16 ottobre 2015 di Titti De Simeis
Titti De Simeis: Sfumature d’ulivo
Chi non è nato qui, tra queste terre accaldate e rosse di fatica, non può sapere la desolazione che ci asciuga gli occhi. Impotente, come ogni sguardo indifeso e disperato che si posi sui nostri campi, infiniti e devitalizzati dell’ombra materna di alberi che non sono più. Ci sentiamo spezzati, fra zolle asfittiche d’acqua e radici senza vita, lasciate alla luce accecante di promesse fallite, ingoiate e rinnegate. Siamo in piedi, di fronte all’immensità di tronchi abbattuti, riversi, arresi ad una ruspa assassina dopo aver resistito a secoli di vita, venti impietosi, siccità boccheggianti, curvi di rami verdi e riflessi d’olio.
Ci è stato fatto, davvero tanto, tanto male. Non è un modo di dire, non lo è per niente. Se davanti ad una spianata di ulivi decimati viene, solo, da piangere, non lo è, credetemi. Si fa fatica a riprendere fiato, a mitigare il gusto del vuoto, la rabbia ormai inutile e orfana di ogni speranza, mentre il passato ci giunge in soccorso a riempire i ritratti sfuocati di un Salento felice. Le stradine tra i campi non son cambiate, sono sempre le stesse, piccole e tortuose, sterrate e percorse da rivoli d’erba selvatica, di fiori gialli e lilla. Costeggiate da muretti a secco antichi e muschiati, case segrete di ragni e lucertole. Ci si guarda intorno. Le campagne son depredate. Rimane ben poco. L’odore pungente del legno ferito, ancora verde e bagnato di pioggia lascia il segno, ovunque. Il vento fa il resto, in folate di nostalgia. Una storia dietro l’altra: si avvicendano piccoli stralci di ciò che, con quegli alberi, si è immolato per sempre. Un terremoto in macerie di ricordi.
L’autunno rincara il peso del distacco: stagione di vita e storie tra ulivi in festa, pronti alla raccolta. Mattinate d’alba e voci di donne, canti lontani e panieri, setacci e frantoi in attesa. Bambini tra il lavoro dei grandi, sugli alberi, a nascondersi e cercare il mare all’orizzonte. Le altre stagioni sanno di giochi, in bicicletta o a nascondino nei tronchi larghi, di spazio e di baci. Scappatelle di abbracci rubati tra i rami complici. Il caldo da alla sera respiro e intorno a una chitarra son risate e stelle. Così il Salento contadino lascia il posto al silenzio sterminato, come questi campi tristi, di una terra madre avvilita e lacerata da paura e abbandono. E domani sarà peggio. Poco conta il perché, poco cambia conoscerlo. Cosa ci sia dietro non importa. Ormai, non più.

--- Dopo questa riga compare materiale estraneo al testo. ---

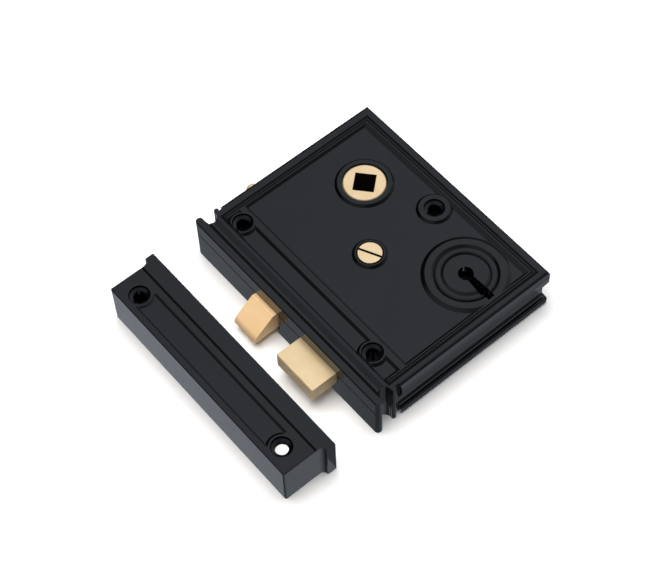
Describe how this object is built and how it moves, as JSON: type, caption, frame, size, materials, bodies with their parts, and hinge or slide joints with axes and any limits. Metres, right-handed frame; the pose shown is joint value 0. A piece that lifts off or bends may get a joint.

C’é stato il tempo delle domande e delle porte sbarrate, degli scioperi in piazza e degli striscioni alle fineste. Delle interviste, delle occupazioni, dello scandalo urlato al mondo, a mille voci. C’è stato questo e molto ancora. Quanti si sono avvicinati a quei rami ingialliti, seccati, avvelenati da un’aria di imbroglio per difenderne la salute secolare, proverbiale, indubbia in ogni tempo. Non in questo, non nel nostro. Ci hanno detto che non è più il tempo della loro salute, non è più nostro compito amarli. Ma noi non ci abbiamo creduto, mai. Abbiamo rubato il coraggio per farne trincea, abbiamo venduto preghiere per farne verità. Abbiamo spalato bugie per cercare giustizia. Non è servito. Ora ci copriamo gli occhi, per pudore, per amore, per rimpianto. E andiamo via nel suono lontano dell’orizzonte di sempre. Ha smesso di piovere: oggi, fra cielo e terra, non si mormora più di foglie antiche a far l’amore col vento.